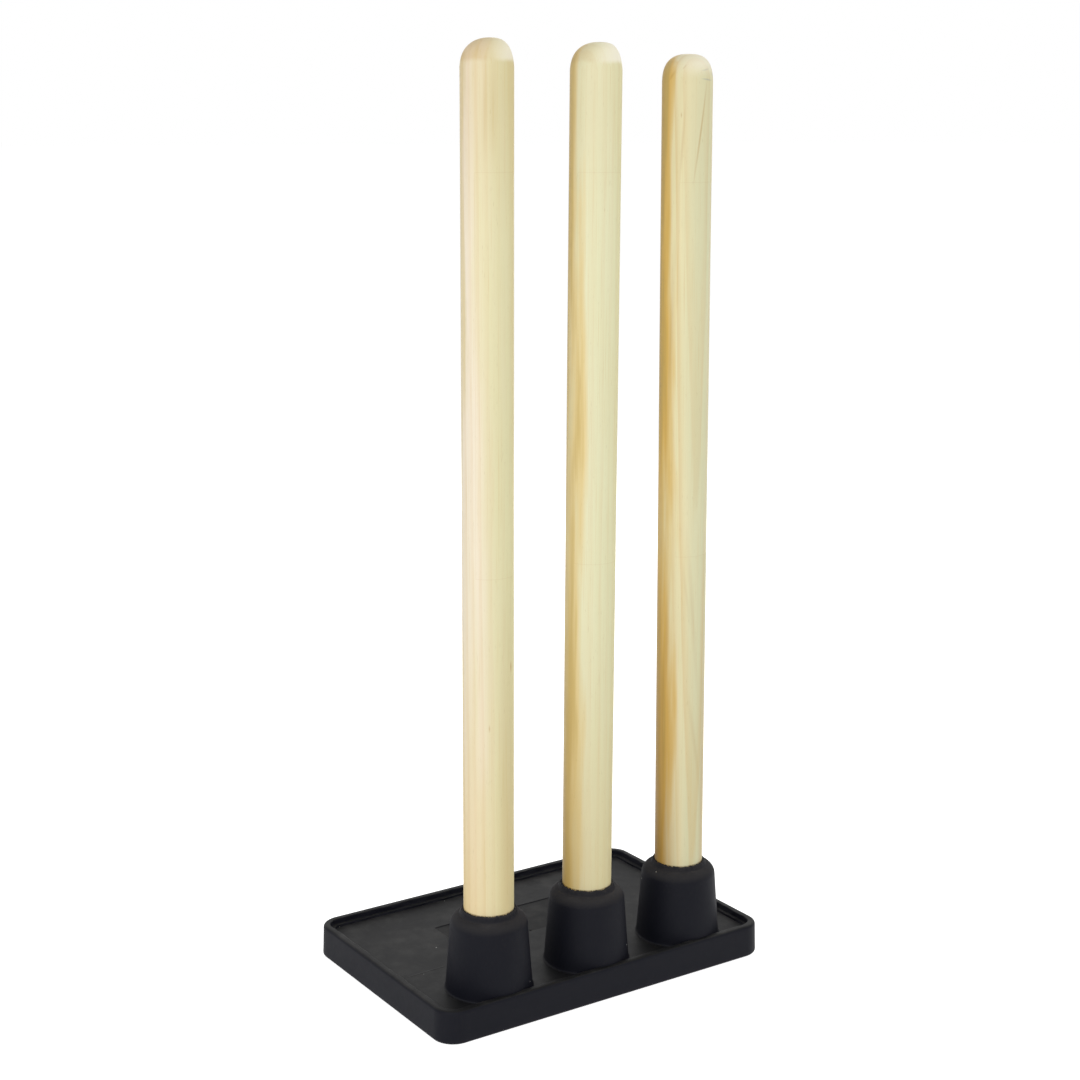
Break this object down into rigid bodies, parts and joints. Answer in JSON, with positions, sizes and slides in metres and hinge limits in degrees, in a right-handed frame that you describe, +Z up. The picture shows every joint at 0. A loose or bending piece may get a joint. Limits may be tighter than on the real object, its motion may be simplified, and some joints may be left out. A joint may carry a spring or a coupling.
{
  "type": "cricket stumps",
  "caption": "Round-topped timber stumps standing in a row in the tapered cups of one heavy moulded rubber base plate.",
  "frame": {"origin": "centre of the underside of the base, on the ground", "axes": "+Z up along the stumps, X along the row of stumps and the long side of the base, +Y to the open deck behind the stumps"},
  "size_m": [0.3008, 0.2036, 0.7117],
  "materials": {
    "rubber": "compression-moulded black rubber, satin, slightly dusty on its flat deck",
    "timber": "turned pale hardwood with fine lengthwise grain under a clear satin lacquer"
  },
  "bodies": {
    "base": {"rubber_base": "rubber"},
    "left": {"left_stump": "timber"},
    "middle": {"middle_stump": "timber"},
    "right": {"right_stump": "timber"}
  },
  "joints": [
    {"name": "left_stump_pull", "type": "slide", "parent": "base", "child": "left", "axis": [0.0017, 0, 1], "range_m": [0, 0.072]},
    {"name": "middle_stump_pull", "type": "slide", "parent": "base", "child": "middle", "axis": [0.0044, 0, 1], "range_m": [0, 0.072]},
    {"name": "right_stump_pull", "type": "slide", "parent": "base", "child": "right", "axis": [-0.0084, 0, 1], "range_m": [0, 0.072]}
  ]
}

#####

Reproduce the material verbatim, line by line.

_FINAL ANSWER_.
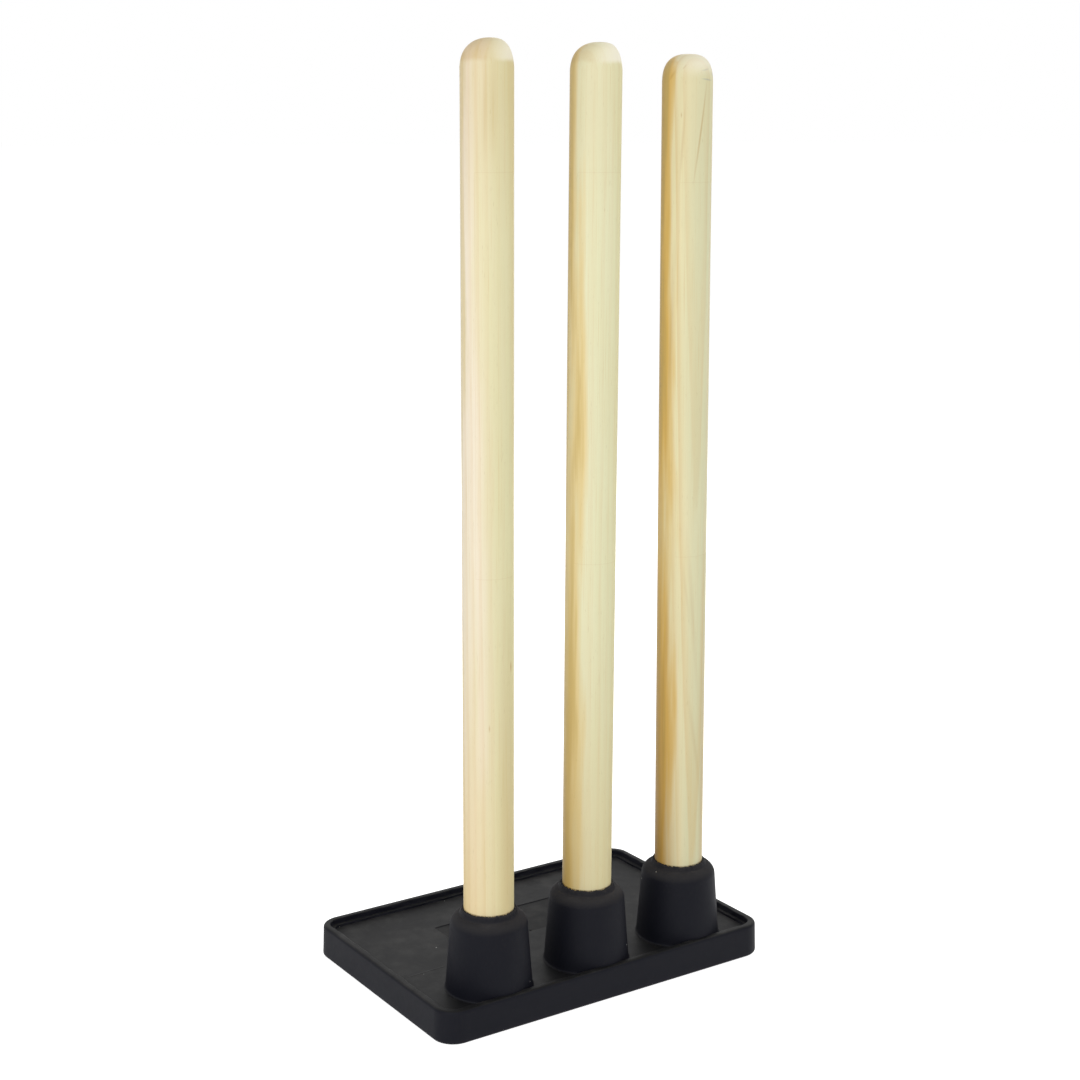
Break this object down into rigid bodies, parts and joints. Answer in JSON, with positions, sizes and slides in metres and hinge limits in degrees, in a right-handed frame that you describe, +Z up. The picture shows every joint at 0. A loose or bending piece may get a joint. Limits may be tighter than on the real object, its motion may be simplified, and some joints may be left out. A joint may carry a spring or a coupling.
{
  "type": "cricket stumps",
  "caption": "Round-topped timber stumps standing in a row in the tapered cups of one heavy moulded rubber base plate.",
  "frame": {"origin": "centre of the underside of the base, on the ground", "axes": "+Z up along the stumps, X along the row of stumps and the long side of the base, +Y to the open deck behind the stumps"},
  "size_m": [0.3008, 0.2036, 0.7117],
  "materials": {
    "rubber": "compression-moulded black rubber, satin, slightly dusty on its flat deck",
    "timber": "turned pale hardwood with fine lengthwise grain under a clear satin lacquer"
  },
  "bodies": {
    "base": {"rubber_base": "rubber"},
    "left": {"left_stump": "timber"},
    "middle": {"middle_stump": "timber"},
    "right": {"right_stump": "timber"}
  },
  "joints": [
    {"name": "left_stump_pull", "type": "slide", "parent": "base", "child": "left", "axis": [0.0017, 0, 1], "range_m": [0, 0.072]},
    {"name": "middle_stump_pull", "type": "slide", "parent": "base", "child": "middle", "axis": [0.0044, 0, 1], "range_m": [0, 0.072]},
    {"name": "right_stump_pull", "type": "slide", "parent": "base", "child": "right", "axis": [-0.0084, 0, 1], "range_m": [0, 0.072]}
  ]
}